Los terrores de la infancia eran conocidos y mensurables: la oscuridad y los monstruos que la pueblan, la ausencia de la madre, salir solo de casa. Esos miedos se sustituyen por uno más atroz y que nos acompaña ya siempre: el miedo a la muerte. Con la adolescencia, la parca relaja su brazo –todos los jóvenes se creen inmortales- y la inseguridad, desconocer quién eres y el miedo a lo nuevo, tu nuevo cuerpo, tus nuevos sentimientos, tu nueva soledad, desborda todos los demás. Unos adolescentes lo curan con litros de alcohol y pastillas; otros con pajas, polvos y ropa nueva cada sábado; y otros no lo curan nunca, se vuelven raros, asociales y acaban escribiendo libros, escuchando música o yendo mucho al cine.
Es lógico y saludable tener cierto miedo. Uno sabe que hay que temer refugiarse siempre debajo de un árbol en caso de tormenta, y que conducir trompa, en plan diputado del PP, puede costarnos la vida. El miedo nos avisa de qué manera estúpida podemos concluir nuestros días, o dónde se refugian las fieras que acechaban a nuestros antepasados al caer la noche. En puridad, nuestros pánicos más atávicos y naturales son los que también oprimían el pecho de nuestros ancestros: estar al descubierto, pisar en falso, cascarla bajo las garras de algún bicho mal parido, enfermar, alejarnos para siempre de la gente que amamos.
Nuestra biología y psique nunca se preparó para otros terrores que han traído los tiempos modernos: ser despedidos del trabajo, que tu hijo se enganche al jaco, no cobrar pensión de viudedad, que no te respondan en Facebook, no parecerte a
George Clooney. Vivimos aplastados por nuestros terrores mundanos. Los
monstruos de Maurice Sendak no tendrían nada que hacer ante el terror paralizante que siente una madre al ver a su hija salir de casa con un falda demasiado corta o ante la enésima reunión de ejecutivos planeando nuevas dentelladas a lo que nos es más íntimo: nuestro techo, nuestra mesa, la seguridad de quienes todavía dependen de nosotros y tienen miedos lógicos.
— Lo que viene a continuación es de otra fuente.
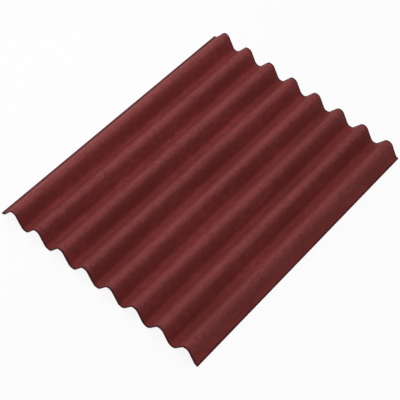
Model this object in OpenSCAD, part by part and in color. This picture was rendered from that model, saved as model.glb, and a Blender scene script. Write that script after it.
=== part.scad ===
// Corrugated roofing sheet: one board of constant thickness, pressed into round
// waves that run the whole length of the sheet. The origin is under the middle
// of the sheet, the waves run along Y, and the valleys lie on the ground at Z = 0.

/* [Waves] */
// Number of whole waves, counted from edge to edge
wave_count = 8; // [2:1:14]
// Distance from one crest to the next
wave_pitch = 95; // [85:1:130]
// Height of the sheet, from the underside of its valleys to the top of its crests
wave_height = 50; // [34:1:60]
// Radius of every crest and valley, measured to the middle of the board
bend_radius = 16; // [12:0.5:20]

/* [Board] */
// Length of the sheet, along its waves
sheet_length = 1000; // [300:10:3000]
// Thickness of the board
board_thickness = 3; // [2:0.1:5]

/* [Hidden] */

// Distance that the flanks dip into the bends, so that the faces cross there
bite = 0.01;
// How far the working outlines run past the sheet's own section
spare = 10;
// Sides of a drawn circle
bend_sides = 96;
// Dark oxide red, matt
board_colour = [0.42, 0.17, 0.17];

sheet_width = wave_count * wave_pitch;
half_pitch = wave_pitch / 2;
outer_radius = bend_radius + board_thickness / 2;
inner_radius = bend_radius - board_thickness / 2;

// Heights of the bends' centres
crest_z = wave_height - outer_radius;
valley_z = outer_radius;

// Slope of the straight flanks, which touch the bends above and below them
bend_rise = crest_z - valley_z;
flank_angle = asin(2 * bend_radius / norm([half_pitch, bend_rise])) + atan2(bend_rise, half_pitch);

function crest_x(i) = -sheet_width / 2 + half_pitch + i * wave_pitch;
function valley_x(i) = -sheet_width / 2 + i * wave_pitch;

// Where a flank meets a crest or a valley: side is -1 on its left and 1 on its right
function crest_end(i, side, radius) =
    [crest_x(i) + side * (radius - bite) * sin(flank_angle),
     crest_z + (radius - bite) * cos(flank_angle)];
function valley_end(i, side, radius) =
    [valley_x(i) + side * (radius - bite) * sin(flank_angle),
     valley_z - (radius - bite) * cos(flank_angle)];

// Everything below one face of the board, with its crests and valleys rounded
module below_face(crest_radius, valley_radius) {
    left = valley_end(0, -1, valley_radius);
    right = valley_end(wave_count, 1, valley_radius);
    waves = [
        for (i = [wave_count - 1 : -1 : 0])
            each [
                valley_end(i + 1, -1, valley_radius),
                crest_end(i, 1, crest_radius),
                crest_end(i, -1, crest_radius),
                valley_end(i, 1, valley_radius)
            ]
    ];
    difference() {
        union() {
            polygon(concat([[right.x, -spare], right], waves, [left, [left.x, -spare]]));
            for (i = [0 : wave_count - 1])
                translate([crest_x(i), crest_z]) circle(r = crest_radius, $fn = bend_sides);
        }
        for (i = [0 : wave_count])
            translate([valley_x(i), valley_z]) circle(r = valley_radius, $fn = bend_sides);
    }
}

// Section of the board, cut off square at the bottom of the outermost valleys
module wave_section() {
    intersection() {
        translate([-sheet_width / 2, -spare / 2]) square([sheet_width, wave_height + spare]);
        difference() {
            below_face(outer_radius, inner_radius);
            below_face(inner_radius, outer_radius);
        }
    }
}

module corrugated_sheet() {
    color(board_colour)
        translate([0, sheet_length / 2, 0])
            rotate([90, 0, 0])
                linear_extrude(sheet_length)
                    wave_section();
}

corrugated_sheet();
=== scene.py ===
"""A corrugated roofing sheet: one coated fibre board pressed into round waves, on a pale studio floor."""

import math

import bmesh
import bpy
from bpy.props import FloatProperty, FloatVectorProperty, IntProperty, PointerProperty
from mathutils import Matrix, Vector, noise


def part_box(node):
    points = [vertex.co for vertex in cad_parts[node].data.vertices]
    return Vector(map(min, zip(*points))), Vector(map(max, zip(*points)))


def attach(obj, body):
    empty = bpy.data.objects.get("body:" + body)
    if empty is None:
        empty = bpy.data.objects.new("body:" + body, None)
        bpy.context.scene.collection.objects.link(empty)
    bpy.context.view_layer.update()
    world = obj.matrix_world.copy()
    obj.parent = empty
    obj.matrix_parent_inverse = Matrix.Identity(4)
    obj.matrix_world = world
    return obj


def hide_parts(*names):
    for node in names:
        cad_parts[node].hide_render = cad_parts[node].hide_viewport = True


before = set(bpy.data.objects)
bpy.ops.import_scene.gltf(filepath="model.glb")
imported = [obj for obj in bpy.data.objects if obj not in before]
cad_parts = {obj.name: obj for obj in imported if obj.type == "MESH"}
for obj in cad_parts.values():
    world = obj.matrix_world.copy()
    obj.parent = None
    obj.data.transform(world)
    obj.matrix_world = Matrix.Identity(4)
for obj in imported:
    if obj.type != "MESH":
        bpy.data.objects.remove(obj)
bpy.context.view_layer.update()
NODE = "corrugated_sheet"
NODE_LOW, NODE_HIGH = (Vector(corner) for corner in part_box(NODE))

bl_info = {
    "name": "Corrugated roofing sheet",
    "version": (1, 0, 0),
    "blender": (4, 5, 0),
    "location": "View3D > Sidebar > Roofing",
    "description": "Builds a pressed fibre roofing sheet with its coat, bare edges and studio stage",
    "category": "Object",
}


# ---------------------------------------------------------------- settings


class RoofingSheetShape(bpy.types.PropertyGroup):
    """Sizes of the pressed board. Its overall width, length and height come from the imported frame"""

    wave_count: IntProperty(
        name="Waves", description="Whole waves from edge to edge", default=8, min=2, max=14
    )
    board_thickness: FloatProperty(
        name="Board thickness", description="Thickness of the board",
        default=0.003, min=0.001, unit="LENGTH",
    )
    bend_radius: FloatProperty(
        name="Bend radius", description="Radius of every crest and valley at the middle of the board",
        default=0.016, min=0.005, unit="LENGTH",
    )
    bend_steps: IntProperty(
        name="Bend steps", description="Faces round one whole crest or valley", default=12, min=4
    )
    flank_steps: IntProperty(
        name="Flank steps", description="Faces down one straight flank", default=4, min=1
    )
    length_steps: IntProperty(
        name="Length steps", description="Faces along the sheet", default=120, min=1
    )
    edge_round: FloatProperty(
        name="Edge round", description="Wear round on the sheet's cut edges",
        default=0.0005, min=0.0, unit="LENGTH",
    )
    inset: FloatProperty(
        name="Inset", description="Room kept inside the frame's box for the board's unevenness",
        default=0.0006, min=0.0, unit="LENGTH",
    )
    wander: FloatProperty(
        name="Wave wander", description="How far a wave strays sideways along its length",
        default=0.0012, min=0.0, unit="LENGTH",
    )
    sag: FloatProperty(
        name="Unevenness", description="How far a wave stands lower in one place than in another",
        default=0.0005, min=0.0, unit="LENGTH",
    )
    ragged: FloatProperty(
        name="Ragged ends", description="How far the cut ends stray, which is less than the inset",
        default=0.00048, min=0.0, unit="LENGTH",
    )


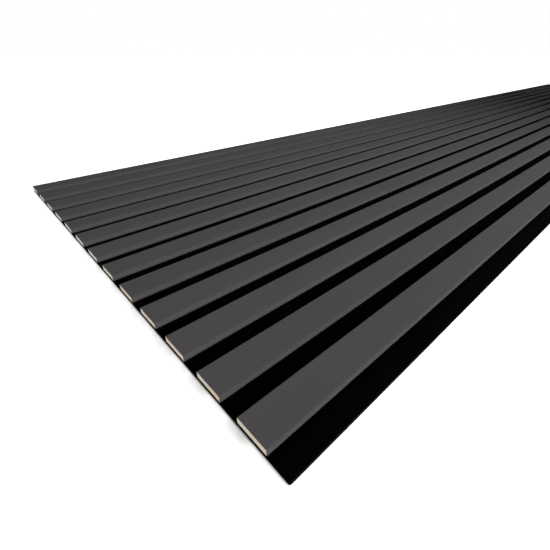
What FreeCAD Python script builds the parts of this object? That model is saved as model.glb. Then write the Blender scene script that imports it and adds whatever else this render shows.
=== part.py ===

Luego hay otra casta de miedos, sociales diríamos. Miedo al rechazo, miedo a la soledad impuesta, miedo a mear contra el viento. Imagino qué diría el jefe del clan del oso cavernario de turno si le explicáramos cómo a veces tenemos auténtico pavor a que nuestras opiniones sean demasiado radicales, demasiado valientes o demasiado sinceras para exponérselas a la conservadora caverna cromañona. Cómo temblamos como una hoja de taparrabo en plena erección pensando quién nos va a dar la espalda por dar nuestra opinión, por expresar nuestras ideas, por decir lo que sentimos. Eso sin pasar a contarle, a él, al Pedro Picapiedra ancestral, nuestros eternos problemas con las relaciones y la vergüenza torera a declararse, mezclado con nuestra patológica necesidad de cariño y comprensión.
Creo que fue un Papa, y puede que fuera
Juan Pablo II, el que le dijo a su grey que no tuviera miedo. Aunque no sigo las enseñanzas de tan respetable y santo varón difunto, voy a decir que tiene razón, que a veces no habría que tenerle miedo al miedo y dar un paso adelante. El filósofo
Slavoj Zizeck dice por ahí que suele ocurrir que los hechos consumados hacen que el hecho sea posible. Esto es, que los milagros sólo ocurren cuando los hacemos nosotros. Nadie debería nunca tener miedo por decir lo que piensa o aquello en lo que cree,
aun sabiendo que miles o millones dicen otra cosa. Nadie debería callar si tiene una opinión distinta que dar, una idea que rebatir o si siente que la verdad le quema en la punta de los dedos y considera poco justo que muera encerrada en un puño.
Nadie tampoco debería temerle a salir de casa y entrar en esos lugares que castas y sectas autoafirmadas nos han hecho creer que son patrimonio exclusivo de los que piensan igual. El miedo al miedo corroe y asesina la libertad. Sobre todo los que tienen algo que contar siempre, los que han visto y saben, los que han leído y comprenden, esos, no deberían, por el bien de todos, callar nunca. Encontrarán en su camino quienes los apoyen y estén dispuestos a ir con ellos al cadalso.
Bravo, Padilla y
Maldonado de nuevo o
Sacco y
Vanzetti. No importa. Nuestros únicos miedos deberían ser a la noche, y a los monstruos que la pueblan.